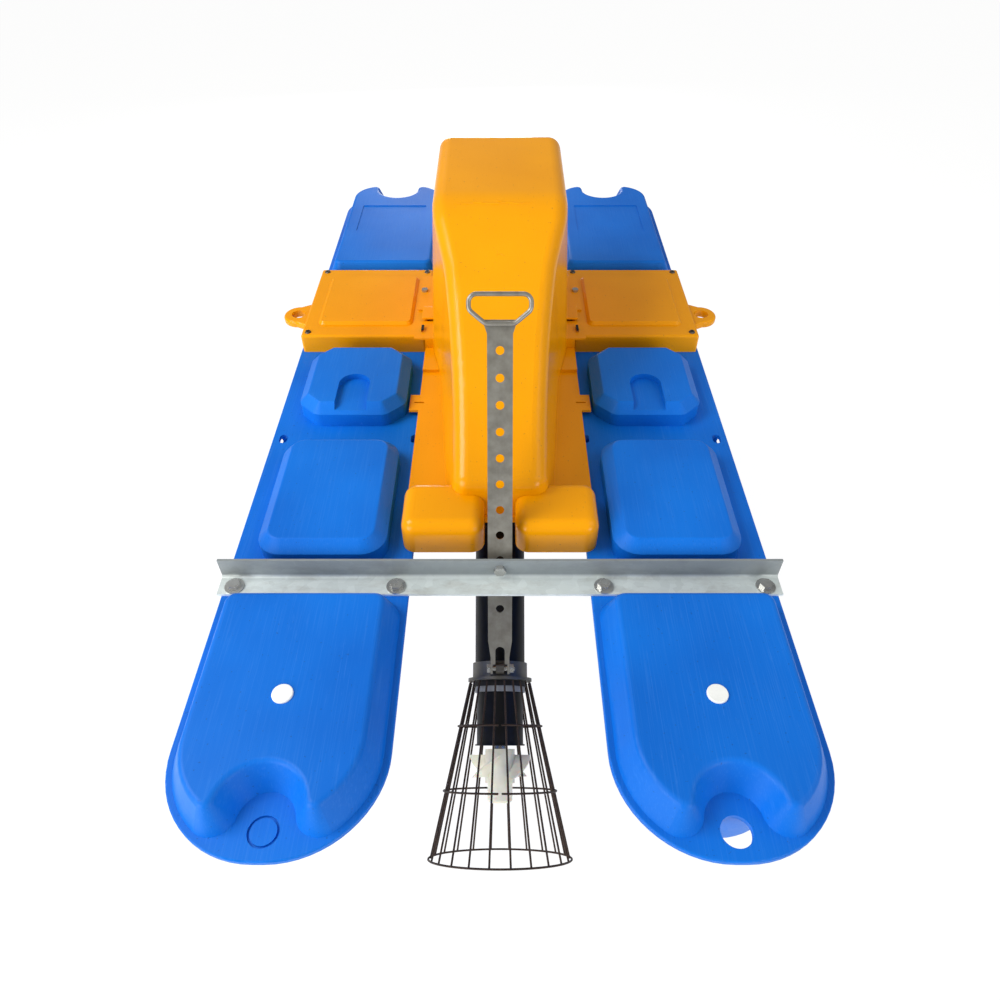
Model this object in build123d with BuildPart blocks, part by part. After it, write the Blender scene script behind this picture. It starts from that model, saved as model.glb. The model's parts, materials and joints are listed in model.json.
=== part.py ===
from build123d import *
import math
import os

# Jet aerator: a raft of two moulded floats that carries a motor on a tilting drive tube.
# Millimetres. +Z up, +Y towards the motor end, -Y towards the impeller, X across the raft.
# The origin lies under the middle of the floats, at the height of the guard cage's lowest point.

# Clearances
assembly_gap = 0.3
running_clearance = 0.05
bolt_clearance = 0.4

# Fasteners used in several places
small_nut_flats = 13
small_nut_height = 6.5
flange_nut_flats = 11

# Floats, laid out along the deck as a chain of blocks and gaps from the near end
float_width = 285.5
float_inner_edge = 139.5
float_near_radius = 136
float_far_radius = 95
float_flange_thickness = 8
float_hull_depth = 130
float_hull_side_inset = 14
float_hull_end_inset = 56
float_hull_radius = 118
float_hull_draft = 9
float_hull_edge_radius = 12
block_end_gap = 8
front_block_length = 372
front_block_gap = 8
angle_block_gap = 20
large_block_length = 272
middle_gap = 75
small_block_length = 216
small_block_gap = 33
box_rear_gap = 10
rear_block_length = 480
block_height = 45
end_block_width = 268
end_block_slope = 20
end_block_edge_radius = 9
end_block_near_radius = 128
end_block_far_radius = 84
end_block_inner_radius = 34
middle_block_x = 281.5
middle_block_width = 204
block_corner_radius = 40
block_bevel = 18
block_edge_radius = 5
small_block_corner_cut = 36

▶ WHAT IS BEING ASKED
Each line of the material must be restated exactly.

▶ RESULT OF THIS EXERCISE
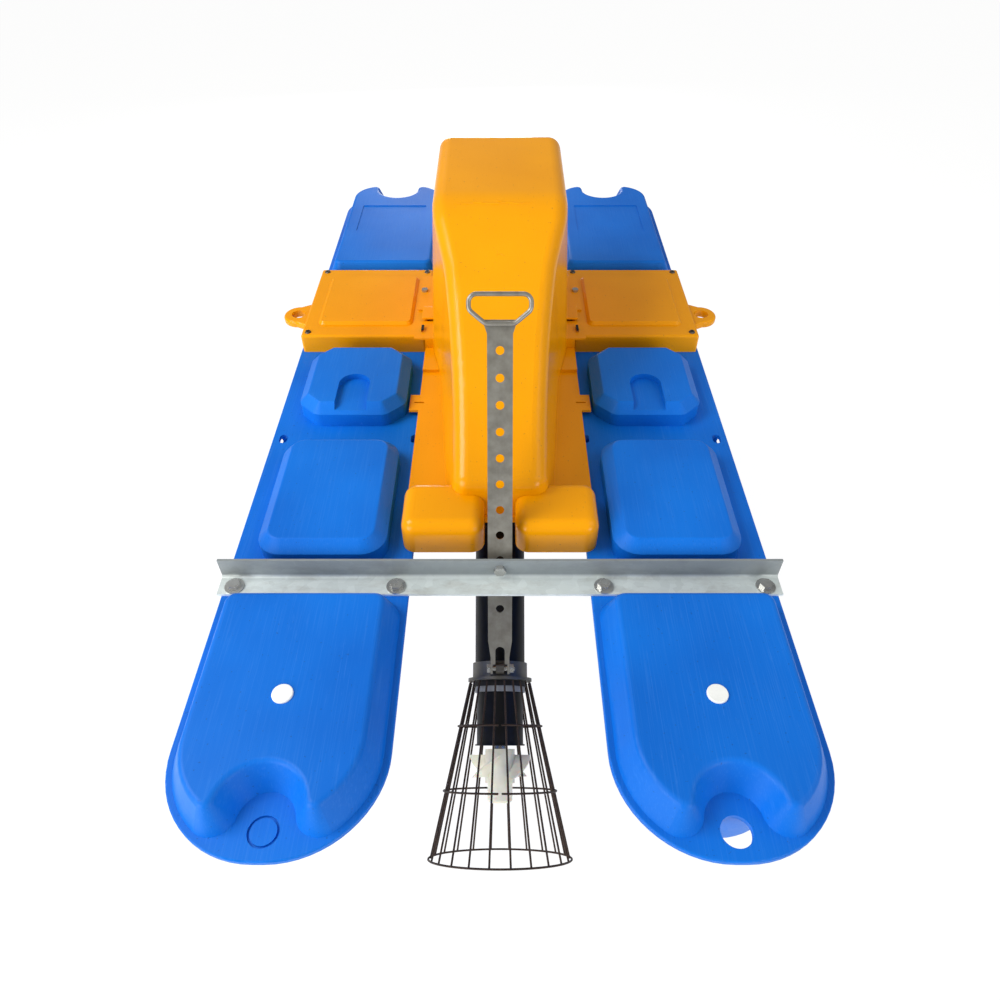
Model this object in build123d with BuildPart blocks, part by part. After it, write the Blender scene script behind this picture. It starts from that model, saved as model.glb. The model's parts, materials and joints are listed in model.json.
=== part.py ===
from build123d import *
import math
import os

# Jet aerator: a raft of two moulded floats that carries a motor on a tilting drive tube.
# Millimetres. +Z up, +Y towards the motor end, -Y towards the impeller, X across the raft.
# The origin lies under the middle of the floats, at the height of the guard cage's lowest point.

# Clearances
assembly_gap = 0.3
running_clearance = 0.05
bolt_clearance = 0.4

# Fasteners used in several places
small_nut_flats = 13
small_nut_height = 6.5
flange_nut_flats = 11

# Floats, laid out along the deck as a chain of blocks and gaps from the near end
float_width = 285.5
float_inner_edge = 139.5
float_near_radius = 136
float_far_radius = 95
float_flange_thickness = 8
float_hull_depth = 130
float_hull_side_inset = 14
float_hull_end_inset = 56
float_hull_radius = 118
float_hull_draft = 9
float_hull_edge_radius = 12
block_end_gap = 8
front_block_length = 372
front_block_gap = 8
angle_block_gap = 20
large_block_length = 272
middle_gap = 75
small_block_length = 216
small_block_gap = 33
box_rear_gap = 10
rear_block_length = 480
block_height = 45
end_block_width = 268
end_block_slope = 20
end_block_edge_radius = 9
end_block_near_radius = 128
end_block_far_radius = 84
end_block_inner_radius = 34
middle_block_x = 281.5
middle_block_width = 204
block_corner_radius = 40
block_bevel = 18
block_edge_radius = 5
small_block_corner_cut = 36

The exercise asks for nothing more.